“Have You Ever Seen the Rain” (with Alan Jackson) is John Fogerty revisiting a classic not to re-create the past, but to finally name its ache—sunlight and sorrow falling at the same time.
By the time John Fogerty recorded “Have You Ever Seen the Rain (with Alan Jackson)” for his collaboration album Wrote a Song for Everyone, he wasn’t chasing a “greatest-hits victory lap.” He was doing something more intimate: returning to a song he wrote at the height of success, when the ground beneath that success was already cracking. The duet appears as track 13 on Wrote a Song for Everyone, released May 28, 2013, and it runs 3:17—a small window of time for a feeling that can follow you for decades.
Because you care about the “arrival” moment: this duet wasn’t rolled out as a major stand-alone chart single, so it doesn’t have a clean Hot 100 “debut position” of its own. Instead, its public launch is tied to the album’s impact. Wrote a Song for Everyone debuted at No. 3 on the Billboard 200, selling 51,319 copies in its first week—a striking opening for an artist revisiting older songs with fresh partners, and proof that the catalog still breathed in real time.
What makes this specific version matter is Alan Jackson. Fogerty’s original recording—released by Creedence Clearwater Revival as a single in January 1971 from Pendulum—already carried a country-rock heart under its swamp-rock skin. Bringing in Alan Jackson doesn’t “country-fy” the song so much as reveal what was always there: a plainspoken melody built for wide skies, long drives, and the kind of quiet regret you don’t dress up with fancy words. In Jackson’s voice, the chorus sounds less like a riddle and more like a hard-won observation—something you realize after you’ve lived long enough to recognize that happiness can have a shadow.
To understand the story behind the song, you have to go back to the strange emotional weather of CCR’s peak. The track’s central image—rain coming down on a sunny day—isn’t just poetic scenery. Fogerty has explained that the song reflected the impending breakup of Creedence Clearwater Revival and the tensions inside the band, including the looming departure of his brother Tom Fogerty. In other words: the world was applauding, the charts were kind, the dream looked bright from the outside—yet inside the circle, something felt heavy, unresolved, already ending. That’s why the song has always landed like a sigh that learned to sing. Even in 1971 it wasn’t merely a hit; it was a farewell forming in slow motion.

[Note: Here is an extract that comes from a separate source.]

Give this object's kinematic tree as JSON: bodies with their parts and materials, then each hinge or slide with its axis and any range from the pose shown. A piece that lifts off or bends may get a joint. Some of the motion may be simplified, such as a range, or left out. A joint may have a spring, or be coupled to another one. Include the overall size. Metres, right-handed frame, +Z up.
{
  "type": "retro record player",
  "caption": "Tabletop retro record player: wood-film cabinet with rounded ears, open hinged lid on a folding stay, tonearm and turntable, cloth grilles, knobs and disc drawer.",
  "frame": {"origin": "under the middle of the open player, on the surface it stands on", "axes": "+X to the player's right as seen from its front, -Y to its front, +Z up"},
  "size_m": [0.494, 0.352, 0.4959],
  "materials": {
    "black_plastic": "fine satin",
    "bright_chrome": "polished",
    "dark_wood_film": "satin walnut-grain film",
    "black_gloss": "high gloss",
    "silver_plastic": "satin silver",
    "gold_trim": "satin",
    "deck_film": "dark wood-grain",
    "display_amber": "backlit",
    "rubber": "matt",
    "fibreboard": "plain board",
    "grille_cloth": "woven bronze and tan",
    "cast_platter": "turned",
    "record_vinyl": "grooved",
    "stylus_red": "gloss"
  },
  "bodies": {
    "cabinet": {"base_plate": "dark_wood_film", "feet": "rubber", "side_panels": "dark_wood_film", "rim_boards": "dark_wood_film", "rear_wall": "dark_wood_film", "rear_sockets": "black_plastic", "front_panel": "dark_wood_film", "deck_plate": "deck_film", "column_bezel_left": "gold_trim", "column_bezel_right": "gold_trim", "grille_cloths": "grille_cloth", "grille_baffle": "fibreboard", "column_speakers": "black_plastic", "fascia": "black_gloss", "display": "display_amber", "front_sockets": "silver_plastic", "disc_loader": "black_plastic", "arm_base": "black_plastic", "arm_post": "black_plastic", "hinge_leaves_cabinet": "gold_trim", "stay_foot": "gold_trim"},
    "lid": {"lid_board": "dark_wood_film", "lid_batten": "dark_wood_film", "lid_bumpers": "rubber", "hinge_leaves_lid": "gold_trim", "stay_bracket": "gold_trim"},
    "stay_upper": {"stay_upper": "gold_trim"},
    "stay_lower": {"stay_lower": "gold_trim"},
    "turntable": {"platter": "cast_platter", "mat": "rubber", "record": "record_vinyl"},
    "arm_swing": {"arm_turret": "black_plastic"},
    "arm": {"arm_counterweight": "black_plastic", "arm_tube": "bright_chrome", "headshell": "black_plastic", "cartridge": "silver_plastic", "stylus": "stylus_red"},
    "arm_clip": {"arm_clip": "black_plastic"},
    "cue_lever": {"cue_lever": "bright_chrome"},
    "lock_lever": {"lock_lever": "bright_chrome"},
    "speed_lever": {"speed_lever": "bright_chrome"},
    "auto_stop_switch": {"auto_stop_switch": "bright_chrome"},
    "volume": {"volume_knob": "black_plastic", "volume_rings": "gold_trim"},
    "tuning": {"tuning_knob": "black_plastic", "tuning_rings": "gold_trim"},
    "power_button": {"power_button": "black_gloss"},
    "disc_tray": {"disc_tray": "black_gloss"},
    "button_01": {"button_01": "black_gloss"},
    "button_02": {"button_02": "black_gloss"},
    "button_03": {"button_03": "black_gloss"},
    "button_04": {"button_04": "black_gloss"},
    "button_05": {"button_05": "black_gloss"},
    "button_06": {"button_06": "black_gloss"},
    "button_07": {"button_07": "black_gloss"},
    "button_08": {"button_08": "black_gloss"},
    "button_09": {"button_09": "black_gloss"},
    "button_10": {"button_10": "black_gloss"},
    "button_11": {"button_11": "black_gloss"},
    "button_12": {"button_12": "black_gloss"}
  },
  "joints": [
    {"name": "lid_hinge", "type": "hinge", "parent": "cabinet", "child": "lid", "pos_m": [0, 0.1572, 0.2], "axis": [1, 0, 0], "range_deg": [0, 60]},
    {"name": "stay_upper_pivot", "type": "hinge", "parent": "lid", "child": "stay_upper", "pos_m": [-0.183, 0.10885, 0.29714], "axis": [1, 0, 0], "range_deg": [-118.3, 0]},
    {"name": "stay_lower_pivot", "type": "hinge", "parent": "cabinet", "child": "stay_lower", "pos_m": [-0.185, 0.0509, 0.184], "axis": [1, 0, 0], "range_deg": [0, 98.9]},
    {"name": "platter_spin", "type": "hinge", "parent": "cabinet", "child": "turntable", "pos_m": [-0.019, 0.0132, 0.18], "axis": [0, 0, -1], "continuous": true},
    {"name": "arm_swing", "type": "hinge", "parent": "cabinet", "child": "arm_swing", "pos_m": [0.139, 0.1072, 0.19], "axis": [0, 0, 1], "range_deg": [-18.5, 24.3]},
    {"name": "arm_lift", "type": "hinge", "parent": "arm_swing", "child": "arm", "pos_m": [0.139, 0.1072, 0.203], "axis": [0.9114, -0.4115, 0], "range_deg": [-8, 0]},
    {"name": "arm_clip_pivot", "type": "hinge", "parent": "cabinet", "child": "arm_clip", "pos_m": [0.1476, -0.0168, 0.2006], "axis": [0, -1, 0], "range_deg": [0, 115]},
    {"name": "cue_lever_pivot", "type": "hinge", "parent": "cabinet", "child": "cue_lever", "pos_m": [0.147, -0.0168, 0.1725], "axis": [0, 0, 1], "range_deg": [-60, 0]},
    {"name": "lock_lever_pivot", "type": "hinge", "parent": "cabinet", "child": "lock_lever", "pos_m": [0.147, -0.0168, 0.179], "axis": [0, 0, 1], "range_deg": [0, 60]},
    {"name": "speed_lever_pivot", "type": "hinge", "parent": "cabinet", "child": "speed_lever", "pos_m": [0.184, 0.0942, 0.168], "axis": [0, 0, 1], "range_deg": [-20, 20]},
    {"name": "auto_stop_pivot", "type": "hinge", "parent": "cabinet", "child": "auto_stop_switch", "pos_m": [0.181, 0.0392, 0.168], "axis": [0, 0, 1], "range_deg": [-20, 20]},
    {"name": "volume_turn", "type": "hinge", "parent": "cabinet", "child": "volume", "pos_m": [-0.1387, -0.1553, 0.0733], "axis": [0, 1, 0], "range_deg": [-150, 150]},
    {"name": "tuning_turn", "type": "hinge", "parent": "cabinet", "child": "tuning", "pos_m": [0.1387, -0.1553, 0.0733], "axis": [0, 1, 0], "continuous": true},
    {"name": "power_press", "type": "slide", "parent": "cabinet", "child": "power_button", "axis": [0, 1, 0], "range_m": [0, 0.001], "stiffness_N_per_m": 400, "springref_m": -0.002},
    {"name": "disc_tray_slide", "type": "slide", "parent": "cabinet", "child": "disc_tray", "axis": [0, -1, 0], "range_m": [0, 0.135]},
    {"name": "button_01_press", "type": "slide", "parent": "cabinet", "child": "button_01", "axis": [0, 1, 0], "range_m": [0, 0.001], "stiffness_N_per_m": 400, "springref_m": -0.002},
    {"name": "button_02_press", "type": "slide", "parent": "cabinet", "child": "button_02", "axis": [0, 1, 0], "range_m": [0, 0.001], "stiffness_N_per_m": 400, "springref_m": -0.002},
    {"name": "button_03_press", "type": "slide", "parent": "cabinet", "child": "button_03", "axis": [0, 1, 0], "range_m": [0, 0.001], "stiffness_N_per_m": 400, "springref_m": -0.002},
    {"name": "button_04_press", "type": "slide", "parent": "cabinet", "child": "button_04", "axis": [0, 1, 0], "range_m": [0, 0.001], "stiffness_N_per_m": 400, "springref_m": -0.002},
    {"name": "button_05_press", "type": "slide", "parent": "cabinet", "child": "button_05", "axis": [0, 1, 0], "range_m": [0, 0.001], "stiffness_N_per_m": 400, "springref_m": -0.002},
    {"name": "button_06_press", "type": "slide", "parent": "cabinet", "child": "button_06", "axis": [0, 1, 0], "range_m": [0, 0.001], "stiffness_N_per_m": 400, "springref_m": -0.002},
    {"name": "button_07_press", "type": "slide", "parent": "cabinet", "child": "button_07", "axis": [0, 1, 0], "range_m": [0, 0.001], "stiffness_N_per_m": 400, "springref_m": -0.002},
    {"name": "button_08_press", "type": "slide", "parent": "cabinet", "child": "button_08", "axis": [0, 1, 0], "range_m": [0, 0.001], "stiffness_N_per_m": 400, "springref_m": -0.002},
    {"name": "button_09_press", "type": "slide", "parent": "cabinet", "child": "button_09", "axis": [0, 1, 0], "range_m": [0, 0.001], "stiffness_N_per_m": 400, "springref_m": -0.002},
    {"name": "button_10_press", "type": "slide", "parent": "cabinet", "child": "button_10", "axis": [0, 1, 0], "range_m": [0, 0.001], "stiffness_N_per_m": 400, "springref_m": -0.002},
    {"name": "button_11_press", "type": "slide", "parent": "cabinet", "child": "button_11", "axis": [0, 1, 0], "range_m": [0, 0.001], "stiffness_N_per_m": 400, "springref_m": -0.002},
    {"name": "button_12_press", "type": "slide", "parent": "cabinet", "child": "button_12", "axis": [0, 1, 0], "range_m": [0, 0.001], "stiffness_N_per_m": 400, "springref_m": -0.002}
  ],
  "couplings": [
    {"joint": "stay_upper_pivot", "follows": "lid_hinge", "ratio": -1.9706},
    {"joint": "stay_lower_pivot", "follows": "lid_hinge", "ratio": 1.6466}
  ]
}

And it was a hit. The original CCR single rose to No. 8 on the Billboard Hot 100, reached No. 1 in Canada, and became one of the band’s signature recordings. Those numbers matter here because they underline the song’s central irony: it was commercially triumphant while emotionally bruised—success draped over sadness like a bright coat thrown over trembling shoulders.

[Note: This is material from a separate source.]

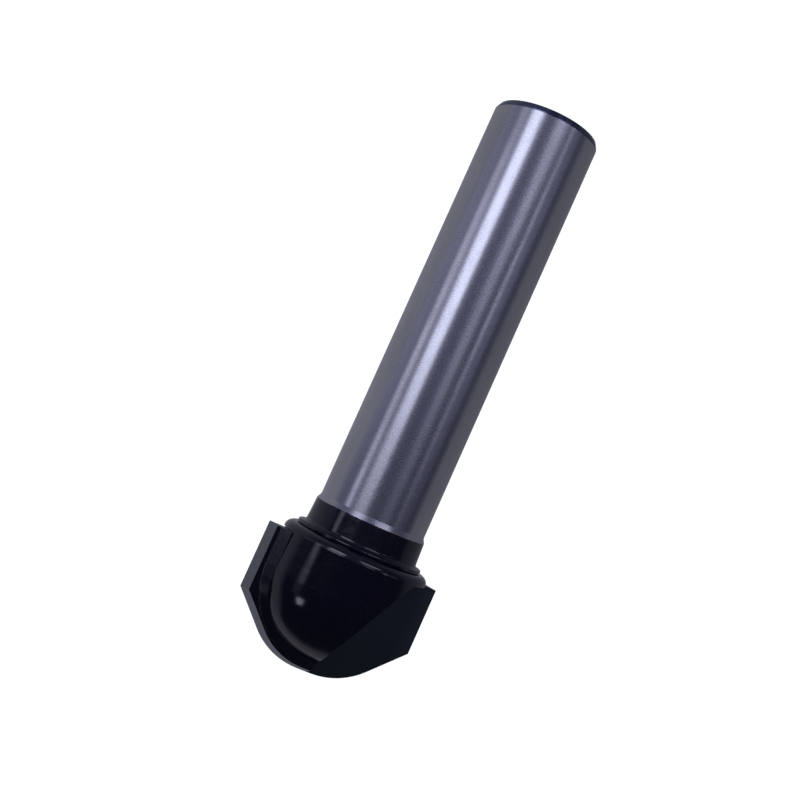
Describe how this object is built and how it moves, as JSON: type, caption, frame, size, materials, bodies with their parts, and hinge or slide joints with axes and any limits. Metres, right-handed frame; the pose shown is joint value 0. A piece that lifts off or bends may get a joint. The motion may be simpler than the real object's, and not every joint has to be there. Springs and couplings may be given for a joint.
{
  "type": "router bit",
  "caption": "Straight-shank router bit with a black rounded head, brazed carbide tips with 45 degree flanks and a rounded nose, and open flutes.",
  "frame": {"origin": "centre of the flat end of the shank, on the tool's axis", "axes": "+Z along the axis from the shank end to the nose; +X towards carbide_tip_1, whose rake face lies in the plane Y = 0 and looks along +Y; carbide_tip_2 is half a turn round"},
  "size_m": [0.021, 0.0176, 0.0682],
  "materials": {
    "body_steel": "ground bright shank; neck, collar and head under a glossy black coat",
    "carbide": "fine ground tungsten carbide",
    "braze": "satin silver solder"
  },
  "bodies": {
    "root": {"tool_body": "body_steel", "carbide_tip_1": "carbide", "carbide_tip_2": "carbide", "braze_film_1": "braze", "braze_film_2": "braze"}
  },
  "joints": []
}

So when Fogerty revisits the song in 2013 with Alan Jackson, the duet becomes a kind of reconciliation—not necessarily with people, but with memory itself. Wrote a Song for Everyone was built around the idea that these songs could live again in different voices and different rooms, with a guest list that crossed rock, country, and soul. But “Have You Ever Seen the Rain (with Alan Jackson)” feels especially symbolic: it places a song born from band fracture into a setting of companionship. Two artists share the weight of the chorus, and the question at the center—have you ever seen the rain…?—stops sounding like confusion. It starts sounding like recognition.

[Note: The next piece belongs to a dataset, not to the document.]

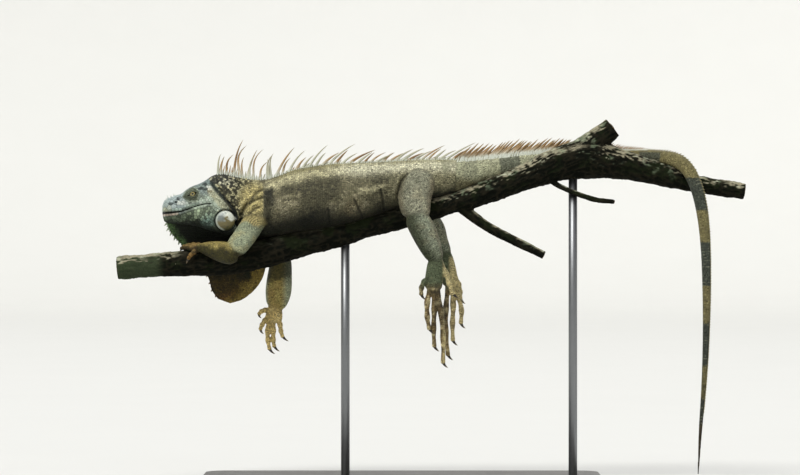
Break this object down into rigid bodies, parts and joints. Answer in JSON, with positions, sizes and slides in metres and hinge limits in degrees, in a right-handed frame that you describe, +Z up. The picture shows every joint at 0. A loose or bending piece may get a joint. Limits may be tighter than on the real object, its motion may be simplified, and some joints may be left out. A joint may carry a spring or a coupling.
{
  "type": "green iguana",
  "caption": "Life-size still model of an adult male green iguana lying along a cut branch, legs and banded tail hanging, on a plain stand.",
  "frame": {"origin": "centre of the stand base's underside, on the floor", "axes": "+Z up; the animal faces -X and its left side faces -Y"},
  "size_m": [0.9429, 0.24, 0.5438],
  "materials": {
    "skin": "dry scaly skin, olive grey-tan flanks, pale blue-grey head, dark bands on the tail, low sheen",
    "spine": "leathery crest spines, pale at the root, orange-brown above",
    "plate": "smooth large round scale below the ear, chalky white above and tan below",
    "claw": "dark horn, slightly glossy",
    "eye": "wet eyeball, orange-brown iris and dark pupil",
    "bark": "dark rough bark with pale lichen and some moss",
    "stand": "painted satin black wood",
    "rod": "satin steel rod"
  },
  "bodies": {
    "root": {"stand_base": "stand", "stand_rod_fore": "rod", "stand_rod_rear": "rod", "perch_branch": "bark", "perch_fork": "bark", "perch_side_branch": "bark", "perch_twig": "bark", "head": "skin", "dewlap": "skin", "eye_left": "eye", "eye_right": "eye", "neck": "skin", "torso_front": "skin", "torso_rear": "skin", "tail_1": "skin", "tail_2": "skin", "tail_3": "skin", "tail_4": "skin", "tail_5": "skin", "tail_6": "skin", "left_upper_arm": "skin", "left_forearm": "skin", "left_hand": "skin", "left_thigh": "skin", "left_shank": "skin", "left_foot": "skin", "right_upper_arm": "skin", "right_forearm": "skin", "right_hand": "skin", "right_thigh": "skin", "right_shank": "skin", "right_foot": "skin"}
  },
  "joints": []
}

That’s the enduring meaning of this performance: “rain” isn’t only heartbreak; it’s the truth you can’t ignore. “sunny day” isn’t only happiness; it’s the surface the world sees. The duet holds both at once, calmly, without forcing an answer—because the older you get, the more you understand that life rarely offers clean weather. Some days are bright and painful in the same breath. And somehow, in this version, that isn’t tragic. It’s honest.